There are many reasons Eskom can’t pull out of crisis and the campaign against Minister of Public Enterprises Pravin Gordhan is at least one of them. The campaign is being waged by the Public Protector Busisiwe Mkhwebane who has, in the face of much evidence to the contrary, resuscitated three old campaigns related to Gordhan’s tenure at SARS, the revenue service. 

In today’s announcement that she is investigating the appointment of SARS Commissioner Edward Kieswetter, Mkhwebane makes clear that her powerful office is being used to batter economic reform. 

The three investigations are that he allowed a “rogue unit” to conduct illicit surveillance at SARS (numerous reports show this was not so); signed off an illegal early pension arrangement for former deputy SARS Commissioner Ivan Pillay (a legal opinion showed it to be legal); and now that staff of his are allegedly still being paid by the tax agency even though they work at other departments. 
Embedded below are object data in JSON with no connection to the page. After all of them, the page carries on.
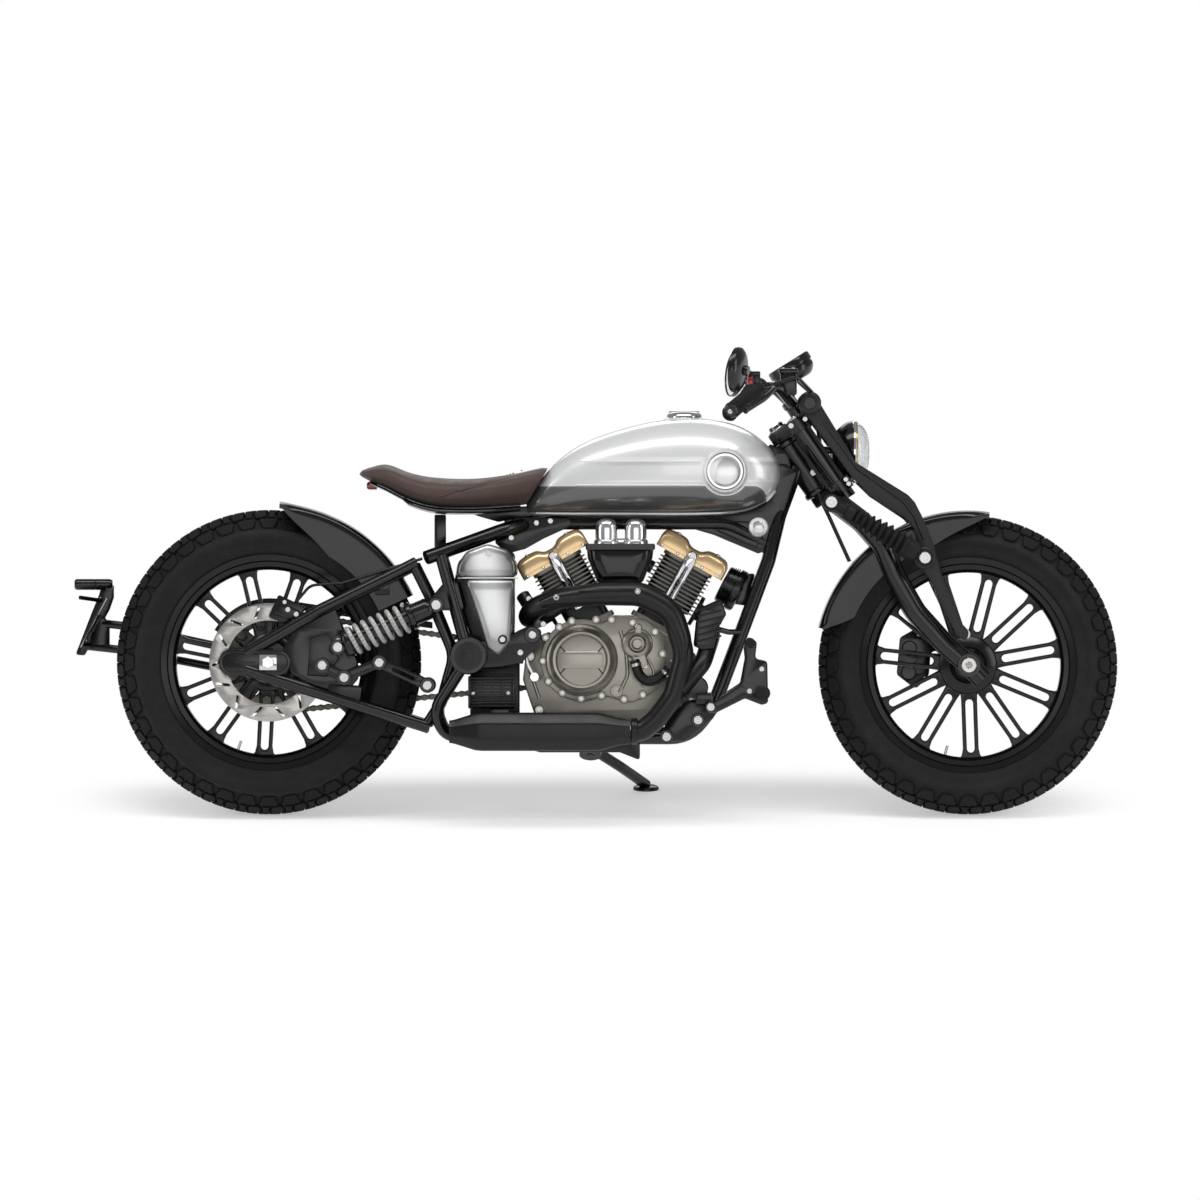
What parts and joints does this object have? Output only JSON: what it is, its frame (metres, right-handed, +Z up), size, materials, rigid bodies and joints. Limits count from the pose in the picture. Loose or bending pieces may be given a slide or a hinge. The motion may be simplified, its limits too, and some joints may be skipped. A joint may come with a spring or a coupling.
{
  "type": "bobber motorcycle",
  "caption": "Low single-seat motorcycle with a finned V engine, slotted-spoke wheels and a girder front end, leaning on its side stand.",
  "frame": {"origin": "middle of the bounding box on the floor, under the leaning motorcycle", "axes": "+X is the way it rides, +Y its left, where the stand is, +Z up; the body leans 10 degrees to +Y"},
  "size_m": [2.2425, 0.9458, 1.0603],
  "materials": {
    "black": "satin black",
    "gloss": "gloss black",
    "rubber": "black rubber",
    "tyre": "road tyre rubber",
    "silver": "silver-white metallic paint",
    "leather": "brown leather",
    "gold": "gold metallic paint",
    "alloy": "warm grey cast",
    "chrome": "bright",
    "steel": "brushed",
    "spring": "pale grey",
    "glass": "clear lamp front and black shell"
  },
  "bodies": {
    "chassis": {"frame": "black", "swingarm": "black", "fuel_tank": "silver", "fuel_cap": "chrome", "seat": "leather", "seat_pan": "black", "rear_fender": "black", "rear_caliper": "black", "rear_axle": "chrome", "drive_chain": "steel", "chain_guard": "black", "plate_holder": "black", "crankcase": "alloy", "engine_cover_right": "alloy", "engine_cover_left": "alloy", "cylinder_front": "alloy", "cylinder_rear": "alloy", "rocker_cover_front": "gold", "rocker_cover_rear": "gold", "pushrod_tubes_front": "chrome", "pushrod_tubes_rear": "chrome", "intake_cover": "gloss", "carburettors": "chrome", "exhaust_header": "black", "muffler": "black", "oil_cooler": "black", "regulator": "black", "electrics_box": "gloss", "side_cover_right": "silver", "side_cover_left": "silver", "foot_control_right": "black", "foot_control_left": "black", "rear_shock_right": "spring", "rear_shock_left": "spring"},
    "fork": {"fork_yokes": "black", "wheel_fork": "black", "front_axle": "steel", "front_fender": "black", "front_caliper": "black", "handlebar": "black", "headlamp": "glass", "gauge": "black", "girder_right": "black", "front_shock_right": "rubber", "grip_right": "rubber", "mirror_right": "black", "girder_left": "black", "front_shock_left": "rubber", "grip_left": "rubber", "mirror_left": "black"},
    "front_wheel": {"front_tyre": "tyre", "front_cast_wheel": "black"},
    "rear_wheel": {"rear_tyre": "tyre", "rear_cast_wheel": "black", "rear_disc": "steel", "rear_sprocket": "steel"},
    "side_stand": {"side_stand": "black"}
  },
  "joints": [
    {"name": "steering", "type": "hinge", "parent": "chassis", "child": "fork", "pos_m": [0.4057, -0.02482, 0.79499], "axis": [-0.5592, 0.144, 0.8164], "range_deg": [-30, 30]},
    {"name": "front_wheel_spin", "type": "hinge", "parent": "fork", "child": "front_wheel", "pos_m": [0.8003, -0.10906, 0.31726], "axis": [0, 0.9848, -0.1736], "continuous": true},
    {"name": "rear_wheel_spin", "type": "hinge", "parent": "chassis", "child": "rear_wheel", "pos_m": [-0.6997, -0.10802, 0.32317], "axis": [0, 0.9848, -0.1736], "continuous": true},
    {"name": "side_stand_fold", "type": "hinge", "parent": "chassis", "child": "side_stand", "pos_m": [-0.0097, -0.00818, 0.11771], "axis": [0.0318, 0.6182, 0.7854], "range_deg": [0, 105]}
  ]
}
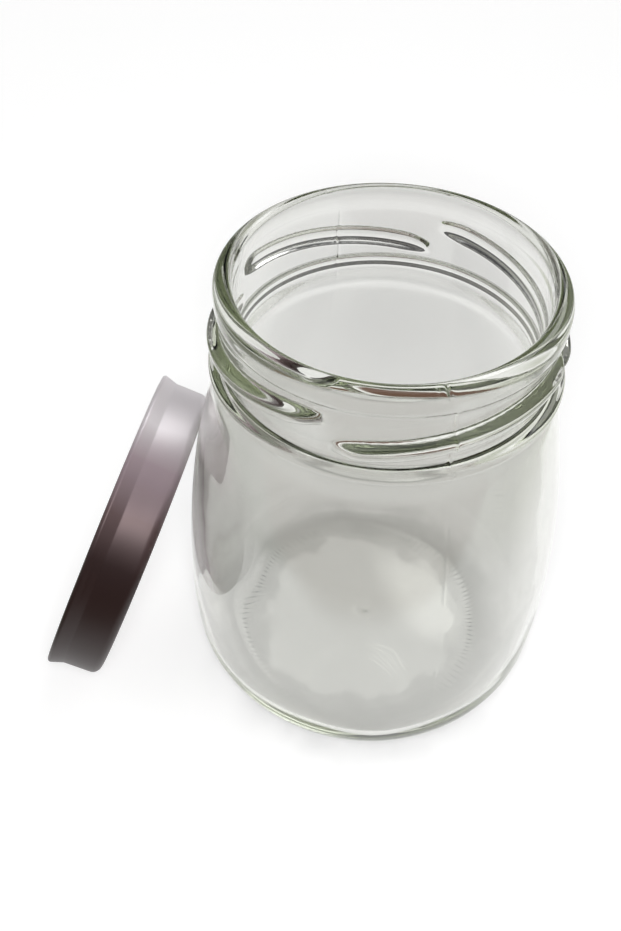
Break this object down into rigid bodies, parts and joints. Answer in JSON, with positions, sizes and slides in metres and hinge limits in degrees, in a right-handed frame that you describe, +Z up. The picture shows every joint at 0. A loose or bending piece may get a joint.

Each of these has distracted Gordhan from his day job which is to rescue Eskom and other captured and teetering state-owned companies. The Public Protector’s investigations against Gordhan have required hundreds of legal hours to respond to the complaint, to respond to her requests for information, to interdict and eventually to review them. Then, the EFF has put its battle against Gordhan into fifth gear. 

Its campaign started last year when Gordhan appeared at the Zondo Commission of Inquiry into state capture and it has not let up since. Engaging a disinformation campaign, the party made such serious accusations against Gordhan that he laid crimen injuria charges against the EFF and its leader Julius Malema. On social media, a trolling army operating as a swarm attacks Gordhan almost every day and uses his second name disparagingly. 

“What about Jamnadas?” they will say in the face of any negative coverage of Mkhwebane. What is happening? Some of it is historical. Gordhan, as former Finance Minister, turned off the taps of patronage Malema benefited from when he was a tenderpreneur and former ANC Youth League president in Limpopo.

In 2011, Limpopo treasury was placed under administration in an early example of the looting we now know as “state capture”. Another reason is that Gordhan made enemies even as he turned SARS into a world-class revenue collector and customs authority. SARS brooked no ill-discipline and when an official was found to have engaged in illegal wildlife trade activities while on holiday, he was fired.

Thus began the long-running rogue unit saga with its dossiers of false flag operations that continue to ricochet across the South African polity. Gordhan is now facing both an old and a new coalition of the wounded which have weaponised his ethnicity (a lot of the attacks he faces are about him being Indian) and unleashed a powerful social media campaign against him. If you scroll social media, you will see the placement of memes, disinformation posters and caricatures of Gordhan across Twitter and Facebook. 

The new coalition of the wounded relates to his work at Eskom, Transnet, SAA and Denel. The details of how the four state-owned companies had been eaten out by rent-seekers have been aired at the state capture inquiry. And at each one, Gordhan, as Public Enterprises minister has appointed new boards who have, in the main, axed the senior executives they found. 

These powerful groups of people have allied with the old networks to form part of what is called the “The Fightback”, campaigning against Gordhan and others. By being able to use the Public Protector’s office as the bulwark of the battle, it is already stalling change at Eskom and elsewhere. If it is not rapidly mapped and stopped in its tracks, it could completely stall economic reform as this week’s revelations by Mboweni about the state of Eskom reveal. And perhaps that is the very purpose of the campaigners.